Тим Рот. Мы собирались поначалу делать много такого, в чем сейчас стыдно признаваться. У меня было желание обратить это все в кошмар, чтобы после каждого кризиса Том приходил и обнаруживал, что дом немного изменился. Звучало это очень амбициозно, но на самом деле было полным бредом. Просто я очень остро ощущал недостаток опыта и пытался мыслить так, как, по моему мнению, должен мыслить большой режиссер. Но однажды мы с художником Майклом Карлином признались друг другу, что весь этот замысел — чушь собачья. И на этом все кончилось. На меня повлияла игра актеров. День за днем я смотрел отснятый материал, видел кадры, которые казались мне очень красивыми и совершенно честными, так зачем же все портить? Зачем разрушать нечто потенциально замечательное ради того, чтобы показать себя?

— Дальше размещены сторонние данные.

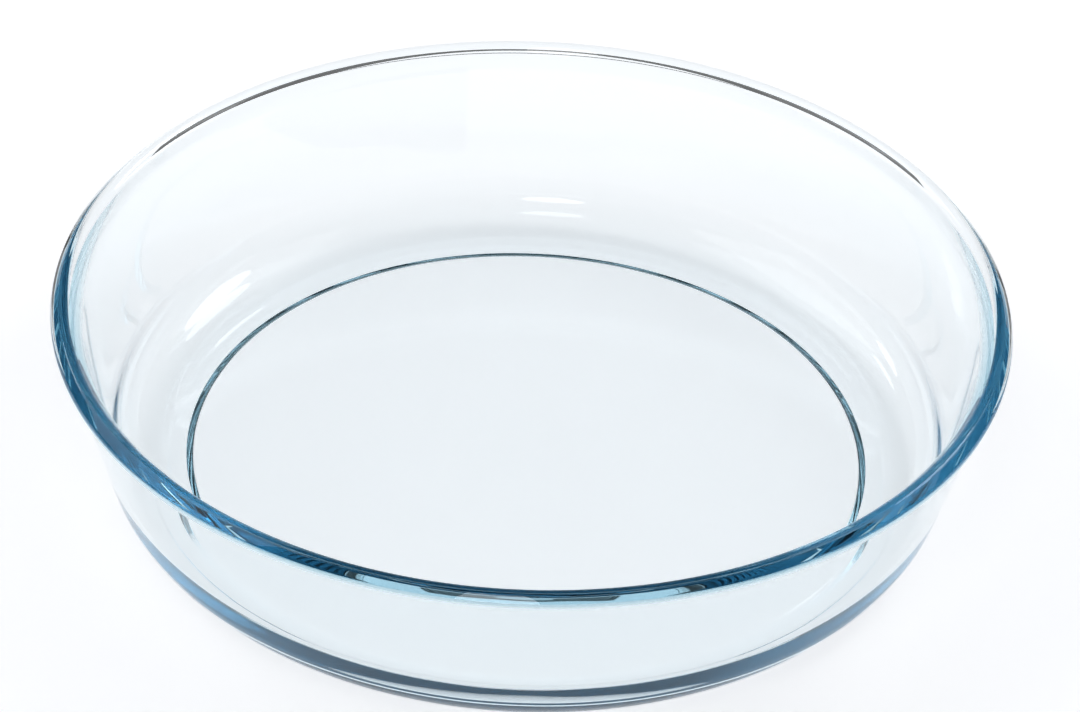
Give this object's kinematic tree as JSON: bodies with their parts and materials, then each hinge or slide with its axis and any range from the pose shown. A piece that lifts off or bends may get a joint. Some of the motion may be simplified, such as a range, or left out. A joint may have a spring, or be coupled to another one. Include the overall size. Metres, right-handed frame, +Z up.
{
  "type": "pie dish",
  "caption": "Round clear glass pie dish with a flared wall, a rounded rim bead and a low foot ring, for baking and serving.",
  "frame": {"origin": "on the dish's axis, in the plane of the foot ring's face that it stands on", "axes": "+Z up along the dish's axis; the dish is round, so X and Y are any two level directions at right angles"},
  "size_m": [0.26, 0.26, 0.0573],
  "materials": {
    "glass": "clear pressed glass with a faint blue tint that deepens along the rim"
  },
  "bodies": {
    "root": {"glass_dish": "glass"}
  },
  "joints": []
}
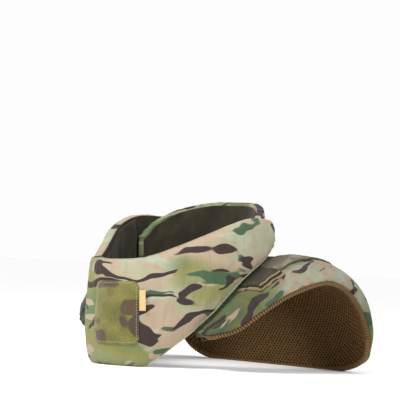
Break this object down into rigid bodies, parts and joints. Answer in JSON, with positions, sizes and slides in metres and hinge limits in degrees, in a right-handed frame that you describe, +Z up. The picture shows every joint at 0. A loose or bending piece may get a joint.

Шейн Дэниелсен. Кино, которое вам нравится, — редкость. Даже как актеру вам предоставляется не так уж много возможностей.
Тим Рот. Совершенно верно. Часто бывает, что, начав работать, я уже через пару дней понимаю, что совершил большую ошибку, согласившись сниматься. Но бывают исключения. Я снялся в небольшом фильме Майкла Диджакомо под названием «Животные и кассир». В прошлом году его показывали на фестивале в Санденсе. Он очень поэтичен, очень красив, наверное, поэтому его никто не видел. Но он доказывает, что есть еще люди, которые снимают такое кино. Просто нас очень мало.